The ideal product is one that meets or exceeds customer expectations, makes the best use of material, and can be manufactured with a minimum of waste. As well as satisfying the customer, the product’s design determines both the basic manufacturing processes that have to be used and the cost and quality of the product. The product should be designed so it can be made by the most productive process with the smallest number of operations, motions, and parts and included all of the features that are important to the customer.
Waste Caused in Manufacturing
The following seven important sources of waste in manufacturing have been identified. The first relate to the manufacturing system and the last three to the operation and management of the systems”
- The Process: The best process is the one that has the capability to consistently make the product with an absolute minimum of scrap, in the quantities needed, and with the least cost added. Waste, or cost, is added to the process if the wrong type or size or machine is used, if the process is not being operated correctly, or if the wrong tools and fixtures are used.

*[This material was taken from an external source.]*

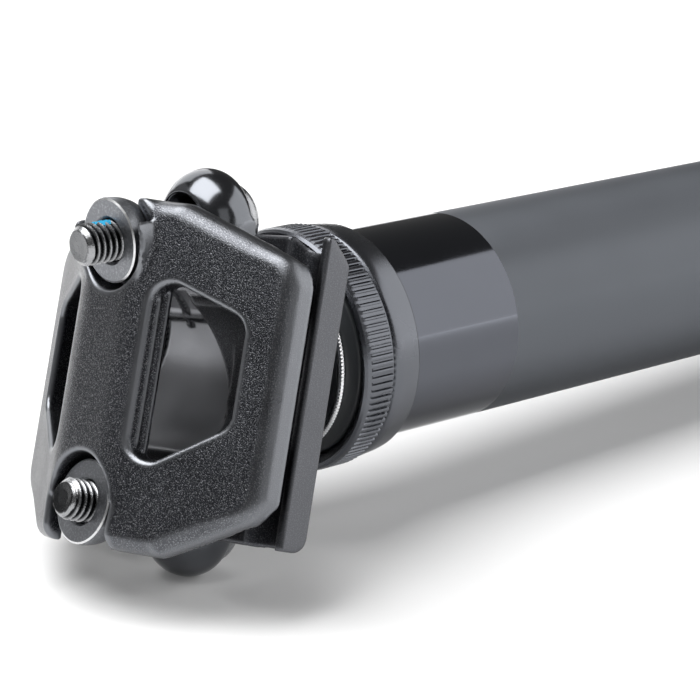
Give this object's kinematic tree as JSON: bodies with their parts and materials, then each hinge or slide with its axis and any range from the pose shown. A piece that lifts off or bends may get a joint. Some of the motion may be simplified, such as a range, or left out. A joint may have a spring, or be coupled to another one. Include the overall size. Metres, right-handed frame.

- Method: Waste is added it the methods of performing tasks by the operators cause wasted movements, time, or effort. Activities that do not add value to the product should be eliminated. Searching for tools, walking, or unnecessary motions are all examples of waste.
- Movement: Moving and storing components adds cost but not value. For example, goods received may be stored and then issued to production. This requires labor to put away, find, and deliver to production. Records must be kept in a storage system maintained. Poorly planned layouts may make it necessary to move products over long distances, thus increasing the movement cost and possibly storage and record-keeping costs.
- Product Defects: Defects interrupt the smooth flow of work. If the scrap is not identified, the next workstation receiving it will waste time trying to use the defective parts or waiting for good material. Schedules must be adjusted. If the next step is the customer, then the cost may be even higher. Sorting out or reworking defects are also waste.
- Waiting Time: There are two kinds of waiting time: that of the operator and that of material. If the operator has no productive work to do or there are delays in getting material or instructions, there will be waste. Ideally, material passes from one work center to the next and is processed without waiting in queue.
- Overproduction: Overproduction is producing products beyond those needed for immediate use. When this occurs, raw material and labor are consumed for parts not needed, resulting in unnecessary inventories. Considering the cost of carrying inventory, this can be very expensive. Overproduction causes extra handling of material, extra planning and control effort, and quality problems. Because of the extra inventory and work-in-progress, overproduction adds confusion, tends to bury problems in inventory, and often leads to producing components that are not needed instead of those that are. Overproduction in not necessary as long as market demand is met. Machines and operators do not always need to be fully utilized.
- Inventory: Inventory costs money to carry, and excess inventory adds extra costs to the product. However, there are other costs in carrying excess inventory.
To remain competitive, a manufacturing organization must produce better products at lower cost while responding quickly to the marketplace.